Motion in Limine Ruling Allows Evidence of Bad Faith Claims Handling, but Not of Bad Faith Conduct

    Under Florida law, the court granted the insurer’s motion in limine to exclude evidence of bad faith until a breach of the policy was established, but denied the motion insofar as it sought to exclude evidence of bad faith claims handling. Monterey at Malibu Bay Condo. Ass’n v. Empire Indem. Ins. Co., 2022 U.S. Dist. LEIXS 68013 (S.D. Fla. April 13, 2022).

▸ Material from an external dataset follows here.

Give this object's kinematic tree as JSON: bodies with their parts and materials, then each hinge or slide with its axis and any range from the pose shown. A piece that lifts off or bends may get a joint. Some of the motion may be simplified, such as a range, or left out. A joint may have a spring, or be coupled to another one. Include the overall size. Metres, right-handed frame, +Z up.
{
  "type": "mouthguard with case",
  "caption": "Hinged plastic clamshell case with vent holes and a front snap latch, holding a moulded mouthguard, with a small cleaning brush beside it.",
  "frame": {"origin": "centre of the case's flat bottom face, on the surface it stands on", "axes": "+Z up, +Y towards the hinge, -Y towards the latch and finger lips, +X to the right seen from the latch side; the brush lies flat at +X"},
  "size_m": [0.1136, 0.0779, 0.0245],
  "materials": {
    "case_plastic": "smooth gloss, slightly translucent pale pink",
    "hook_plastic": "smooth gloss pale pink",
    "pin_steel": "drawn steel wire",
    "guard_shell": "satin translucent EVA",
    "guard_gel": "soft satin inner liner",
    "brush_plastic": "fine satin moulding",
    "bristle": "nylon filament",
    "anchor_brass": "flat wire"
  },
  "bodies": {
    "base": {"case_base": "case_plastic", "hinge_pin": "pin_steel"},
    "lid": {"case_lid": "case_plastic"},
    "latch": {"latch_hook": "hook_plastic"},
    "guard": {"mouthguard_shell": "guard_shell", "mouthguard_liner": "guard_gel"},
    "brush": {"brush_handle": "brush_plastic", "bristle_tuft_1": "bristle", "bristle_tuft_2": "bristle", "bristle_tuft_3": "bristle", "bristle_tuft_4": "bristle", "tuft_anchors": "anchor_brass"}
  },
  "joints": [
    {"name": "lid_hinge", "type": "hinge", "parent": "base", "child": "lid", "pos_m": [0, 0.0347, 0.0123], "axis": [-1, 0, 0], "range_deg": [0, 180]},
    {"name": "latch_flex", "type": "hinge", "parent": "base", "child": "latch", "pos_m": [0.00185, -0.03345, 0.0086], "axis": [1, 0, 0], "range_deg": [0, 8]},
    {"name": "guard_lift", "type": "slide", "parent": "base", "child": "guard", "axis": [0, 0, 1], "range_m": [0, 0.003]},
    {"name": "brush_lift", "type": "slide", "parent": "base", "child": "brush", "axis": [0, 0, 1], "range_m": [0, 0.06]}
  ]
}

    The Condominium Association filed suit for declaratory relief after its property was damaged by Hurricane Irma. The insurer, Empire Indemnity Insurance Company, made a partial payment, but the AOAO alleged Empire breached the contract by failing to fully indemnify the AOAO. Before trial, Empire moved to preclude the AOAO from introducing evidence and testimony alleging bad faith conduct. It also sought to exclude references to its “bad faith” or “good faith” conduct because such references could confuse the jury and unduly prejudice Empire.

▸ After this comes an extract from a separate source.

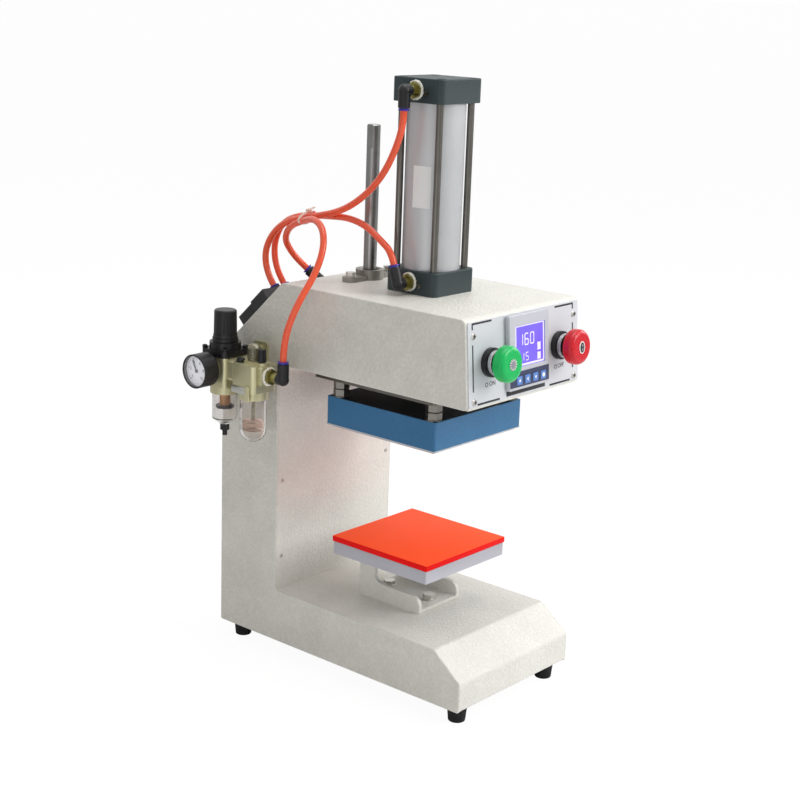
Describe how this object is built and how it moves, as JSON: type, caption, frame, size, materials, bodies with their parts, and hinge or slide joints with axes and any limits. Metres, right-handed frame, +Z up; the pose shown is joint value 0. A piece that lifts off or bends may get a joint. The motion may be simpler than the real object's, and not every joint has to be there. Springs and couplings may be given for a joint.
{
  "type": "label heat press",
  "caption": "Bench-top pneumatic heat press with C-shaped sheet frame, air cylinder, heated upper platen, padded lower platen, air unit and front controls.",
  "frame": {"origin": "on the plane the feet stand on, below the air cylinder's axis and in the frame's middle plane", "axes": "+Z up along the ram, -Y towards the operator, +X to the operator's right"},
  "size_m": [0.3, 0.4363, 0.722],
  "materials": {
    "frame_paint": "light grey hammered powder coat",
    "dark_cap": "dark anodised cap",
    "barrel_alu": "satin anodised tube",
    "bright_steel": "bright steel",
    "chrome_rod": "hard chrome",
    "plain_alu": "milled aluminium",
    "blue_paint": "blue hammered enamel",
    "board": "dark insulation board",
    "silicone": "red-orange silicone",
    "rubber": "black rubber",
    "panel": "satin panel",
    "bezel": "light grey moulding",
    "window": "backlit display",
    "key_blue": "blue keys",
    "green": "green cap",
    "red": "red cap",
    "black_plastic": "black moulding",
    "die_cast": "champagne die casting",
    "clear": "clear polycarbonate",
    "bronze": "sintered bronze",
    "brass": "olive plated brass",
    "collar_blue": "blue release collars",
    "hose": "orange polyurethane hose"
  },
  "bodies": {
    "press_frame": {"side_plate_left": "frame_paint", "side_plate_right": "frame_paint", "base_deck": "frame_paint", "throat_skin": "frame_paint", "head_skin": "frame_paint", "rear_cover": "frame_paint", "base_plate": "frame_paint", "mount_plate": "bright_steel", "rubber_feet": "rubber", "cable_gland": "black_plastic", "lower_cap": "dark_cap", "upper_cap": "dark_cap", "barrel": "barrel_alu", "guide_flange": "bright_steel", "platen_bracket": "frame_paint", "lower_platen": "plain_alu", "silicone_pad": "silicone", "control_panel": "panel", "controller_case": "bezel", "display_window": "window", "button_collars": "black_plastic", "filter_regulator_body": "die_cast", "lubricator_body": "die_cast", "unit_bracket": "die_cast", "regulator_bonnet": "black_plastic", "gauge_case": "black_plastic", "gauge_lens": "clear", "filter_bowl": "clear", "filter_element": "bronze", "lubricator_bowl": "clear", "sight_dome": "clear", "valve_body": "black_plastic", "valve_coil": "black_plastic", "thread_adapters": "brass", "push_in_elbows": "black_plastic", "release_collars": "collar_blue", "top_hose": "hose", "bottom_hose": "hose", "supply_hose": "hose", "cylinder_fasteners": "bright_steel", "frame_fasteners": "bright_steel"},
    "ram": {"piston_rod": "chrome_rod", "guide_rod": "bright_steel", "carrier_plate": "bright_steel", "levelling_bolts": "bright_steel", "insulation_board": "board", "heater_plate": "plain_alu", "heater_cover": "blue_paint"},
    "start": {"start_button": "green"},
    "stop_shaft": {"stop_stem": "black_plastic"},
    "stop_head": {"stop_button": "red"},
    "key_a": {"key_one": "key_blue"},
    "key_b": {"key_two": "key_blue"},
    "key_c": {"key_three": "key_blue"},
    "key_d": {"key_four": "key_blue"},
    "spindle": {"regulator_spindle": "bright_steel"},
    "knob": {"regulator_knob": "black_plastic"},
    "needle": {"gauge_needle": "black_plastic"},
    "drain": {"drain_cock": "black_plastic"},
    "oil_adjuster": {"oil_knob": "black_plastic"}
  },
  "joints": [
    {"name": "press_stroke", "type": "slide", "parent": "press_frame", "child": "ram", "axis": [0, 0, -1], "range_m": [0, 0.1375]},
    {"name": "start_press", "type": "slide", "parent": "press_frame", "child": "start", "axis": [0, 0.9968, -0.0797], "range_m": [0, 0.005], "stiffness_N_per_m": 500},
    {"name": "stop_press", "type": "slide", "parent": "press_frame", "child": "stop_shaft", "axis": [0, 0.9968, -0.0797], "range_m": [0, 0.006]},
    {"name": "stop_twist", "type": "hinge", "parent": "stop_shaft", "child": "stop_head", "pos_m": [0.065, -0.16352, 0.42656], "axis": [0, 0.9968, -0.0797], "range_deg": [0, 30], "stiffness_Nm_per_rad": 0.05},
    {"name": "key_a_press", "type": "slide", "parent": "press_frame", "child": "key_a", "axis": [0, 0.9968, -0.0797], "range_m": [0, 0.0005], "stiffness_N_per_m": 800},
    {"name": "key_b_press", "type": "slide", "parent": "press_frame", "child": "key_b", "axis": [0, 0.9968, -0.0797], "range_m": [0, 0.0005], "stiffness_N_per_m": 800},
    {"name": "key_c_press", "type": "slide", "parent": "press_frame", "child": "key_c", "axis": [0, 0.9968, -0.0797], "range_m": [0, 0.0005], "stiffness_N_per_m": 800},
    {"name": "key_d_press", "type": "slide", "parent": "press_frame", "child": "key_d", "axis": [0, 0.9968, -0.0797], "range_m": [0, 0.0005], "stiffness_N_per_m": 800},
    {"name": "regulator_turn", "type": "hinge", "parent": "press_frame", "child": "spindle", "pos_m": [-0.144, 0.195, 0.4], "axis": [0, 0, 1], "range_deg": [-900, 900]},
    {"name": "knob_lift", "type": "slide", "parent": "spindle", "child": "knob", "axis": [0, 0, 1], "range_m": [0, 0.003]},
    {"name": "gauge_swing", "type": "hinge", "parent": "press_frame", "child": "needle", "pos_m": [-0.19, 0.195, 0.372], "axis": [-1, 0, 0], "range_deg": [-170, 80], "stiffness_Nm_per_rad": 0.001},
    {"name": "drain_turn", "type": "hinge", "parent": "press_frame", "child": "drain", "pos_m": [-0.144, 0.195, 0.293], "axis": [0, 0, 1], "range_deg": [0, 90]},
    {"name": "oil_turn", "type": "hinge", "parent": "press_frame", "child": "oil_adjuster", "pos_m": [-0.144, 0.132, 0.395], "axis": [0, 0, 1], "range_deg": [0, 270]}
  ]
}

    The court agreed that such testimony should be precluded. In Florida, a bad faith action was not ripe until after the coverage action was resolved. This case was not a bad faith action but a coverage action. Therefore, evidence of bad faith conduct was inadmissible. 

    However, any evidence that was relevant to both the AOAO’s breach of contract claim and a potential bad faith claim was admissible. References, testimony, and evidence regarding Empire’s handling of the coverage claim that could also be relevant to a bad faith action were admissible.

    Finally, the court agreed that reference, testimony, and evidence of personal opinions regarding insurance companies and why people purchase insurance was inadmissible.